Mayor of Gadsden
- Incumbent
- Assumed office November 7, 2022
- Preceded by: Sherman Guyton

Minority Leader of the Alabama House of Representatives
- In office December 8, 2010 – February 22, 2017
- Preceded by: Mike Hubbard
- Succeeded by: Anthony Daniels

Member of the Alabama House of Representatives from the 28th district
- In office 2000 – November 7, 2018
- Preceded by: Joe Ford
- Succeeded by: Gil Isbell

Personal details
- Born: May 21, 1968 (age 58) Gadsden, Alabama, U.S.
- Party: Independent
- Spouse: Gwen Ford
- Alma mater: Auburn University
- Website: Official Campaign website

Military service
- Allegiance: United States
- Branch/service: Alabama Army National Guard
- Rank: Major
- Unit: National Guard

= Craig Ford =

American politician (born 1968)

Jon Craig Ford (born May 21, 1968) was an Independent member of the Alabama House of Representatives. He was the House Minority Leader from 2010 to 2016. He currently serves as mayor of Gadsden, Alabama.

==Personal life and education==
Ford graduated from Auburn University in 1991, with a degree in marketing. His wife, Gwen Glover, teaches at Gadsden State Community College. Ford's father, Joe Ford, served in the Alabama House for 26 years.

==Career==
Ford was elected to the Alabama House in 2000, succeeding his father. In 2010, Ford was elected House Minority Leader. Ford serves on the Ways and Means - Education Committee, and the Commerce and Small Business Committee. Ford considered running for governor in 2014.

Ford has proposed repealing the Alabama Accountability Act, proposing instead to spend more money on Alabama's Pre-K program and the Alabama Math Science and Technology Initiative. Ford has led an effort to introduce a state lottery, with the revenue going to education spending.

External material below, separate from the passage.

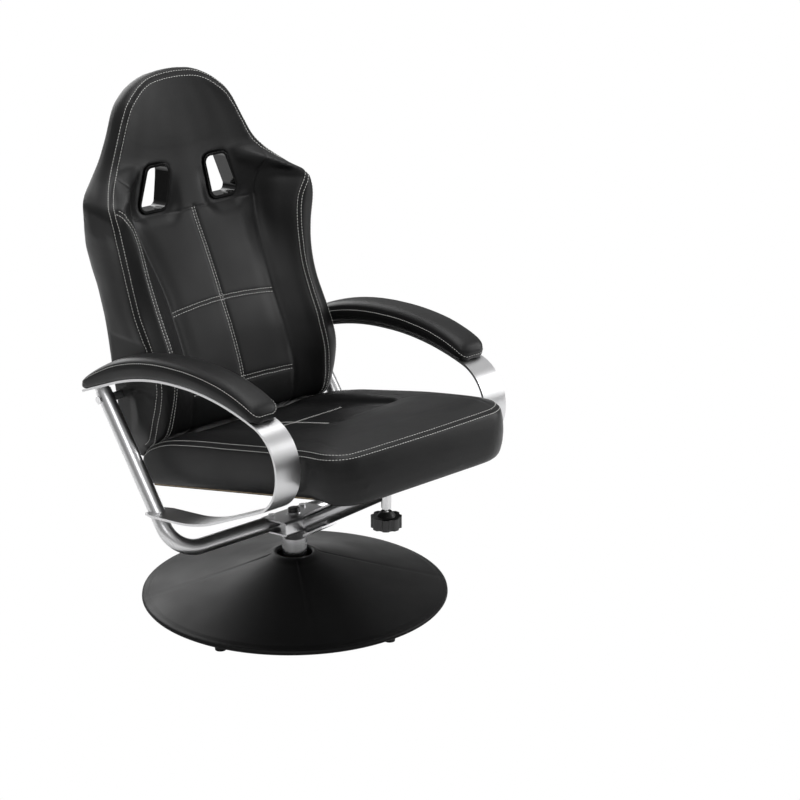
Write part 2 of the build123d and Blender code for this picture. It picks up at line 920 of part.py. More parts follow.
def clamp_shoe():
    """The pad on the stud's tip that presses on the rail."""
    bottom = seat_top_at_clamp - shoe_thickness * 1.5 - shoe_gap
    shape = rod((0, clamp_axis_y, bottom), (0, clamp_axis_y, bottom + cut_overrun), shoe_radius)
    reach = channel_length
    above = seat_place(
        block((-reach, reach), (-5 * reach, reach), (-rail_wall - shoe_gap, reach))
    )
    return shape - above


def knob():
    """The lobed hand knob."""
    outline = Circle(knob_radius)
    for i in range(knob_lobe_count):
        angle = radians(360 * (i + 0.5) / knob_lobe_count)
        reach = knob_radius + knob_scallop_radius * 0.55
        outline -= Pos(reach * cos(angle), reach * sin(angle)) * Circle(knob_scallop_radius)
    plane = Plane((0, clamp_axis_y, knob_bottom))
    body = extrude(plane * outline, knob_height)
    hub_top = knob_bottom + knob_height + knob_hub_height
    hub = Solid.make_cone(
        knob_hub_radius * 1.7, knob_hub_radius, knob_hub_height, Plane((0, clamp_axis_y, knob_bottom + knob_height))
    )
    low = (0, clamp_axis_y, knob_bottom + knob_height / 2)
    insert = rod(low, (0, clamp_axis_y, hub_top), knob_insert_radius + running_clearance)
    return (body + hub) - insert


def knob_insert():
    """The metal bush moulded into the knob."""
    bottom = knob_bottom + knob_height / 2
    hub_top = knob_bottom + knob_height + knob_hub_height
    return pipe(
        (0, clamp_axis_y, bottom), (0, clamp_axis_y, hub_top), knob_insert_radius, stud_radius + running_clearance
    )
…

Ford was among the first lawmakers to call for former Alabama Governor Robert Bentley to resign or be impeached for misusing taxpayer dollars and state resources. Ford also stood up to the Democratic Party's leadership and called for their resignation in light of their own failed leadership and accusations of corruption.

March 2018, Ford announced he is running in Alabama Senate District 10 as an Independent, a seat held by Sen. Phil Williams of Rainbow City, who is not seeking reelection.

Ford owns Ford Insurance Agency, as well as The Messenger, a weekly newspaper. Ford serves as a Major in the Alabama Army National Guard.

On November 14, 2021, Ford announced that he was running for mayor of Gadsden. Ford won the runoff election 62%-38%.